A drop in visits to U.S. spurs action
With international visitation to the U.S. on the decline, travel industry leaders say they plan to form a coalition of American businesses, called “Visit USA,” to send the message that the country welcomes foreign tourists.
In the first six months of 2017, the number of visitors to the U.S. dropped 4% to 41 million compared with the same period in 2016, according to the National Travel and Tourism Office. It marks a change of direction for visitation numbers, which had been surging for a few years.
Travel leaders have placed part of the blame for the decline on Donald Trump, who launched his presidential campaign by criticizing immigrants from Mexico and later pushed for a ban on travel from several largely Muslim countries.
Other experts attribute the slowdown to the strength of the U.S. dollar compared with many foreign currencies and new security measures on air travel to the U.S.
International travelers generated $246 billion in spending in 2016, according to the U.S. Travel Assn., the trade group for the nation’s travel industry. About half of all foreign visitors to the U.S. come from Mexico and Canada, with the rest coming from Europe, Japan, China and Brazil, among other countries.

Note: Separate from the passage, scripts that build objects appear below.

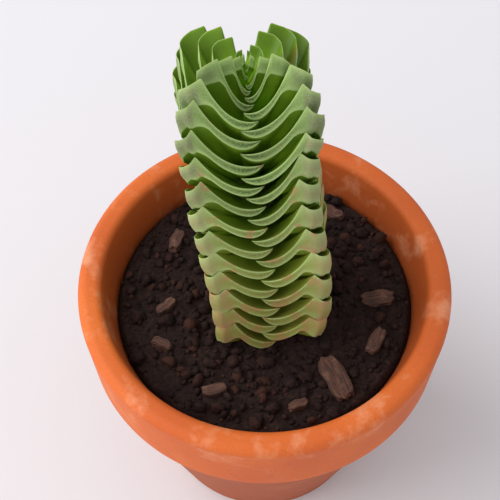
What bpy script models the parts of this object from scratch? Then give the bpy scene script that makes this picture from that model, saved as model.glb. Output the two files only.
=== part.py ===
"""Potted Buddha's Temple crassula: a square column of packed leaf pairs in a terracotta pot.

Units are metres and +Z is up. The origin is the middle of the pot's foot, on the surface that
the pot stands on, and -Y is the plant's front. Nothing moves: the plant stands in its soil.
"""

import math
import random

import bmesh
import bpy
from mathutils import Matrix, Vector, noise
from mathutils.geometry import interpolate_bezier

# Pot: a thrown terracotta pot with a collar
POT_HEIGHT = 0.095
LIP_RADIUS = 0.055
LIP_ROUNDING = 0.003
MOUTH_RADIUS = 0.0479
COLLAR_RADIUS = 0.0538
COLLAR_HEIGHT = 0.025
COLLAR_STEP = 0.002
COLLAR_EDGE = 0.001
FOOT_RADIUS = 0.0341
FOOT_ROUNDING = 0.0015
INNER_TOP_RADIUS = 0.0451
INNER_FLOOR_RADIUS = 0.0275
FLOOR_THICKNESS = 0.008
FLOOR_CORNER = 0.002
DRAIN_RADIUS = 0.006
POT_SIDES = 64

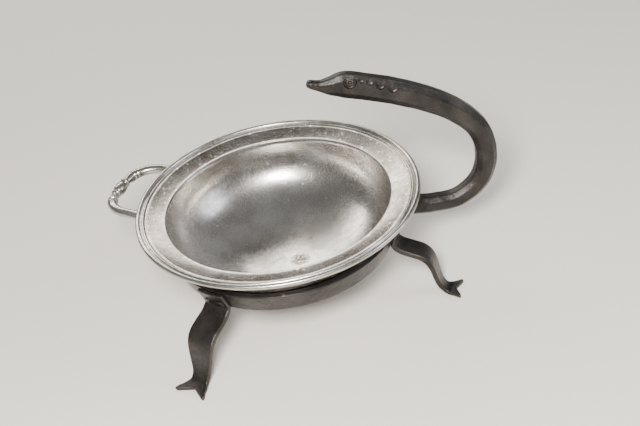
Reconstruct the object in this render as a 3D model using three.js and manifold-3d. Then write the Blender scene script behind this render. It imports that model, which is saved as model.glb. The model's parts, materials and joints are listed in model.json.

Jonathan Grella, executive vice president of public affairs for the U.S. Travel Assn., said the declining visitor numbers are an “undeniable wake-up call that we must turn this into a national priority.”
He declined to blame Trump’s anti-immigration diatribes for the decline but said “a very big portion of the coalition’s work is to promote more balanced rhetoric.”
“We want to get to the place that the administration says we are closed for terrorism but open for business,” Grella said.
A representative for the White House didn’t respond to a request for comment.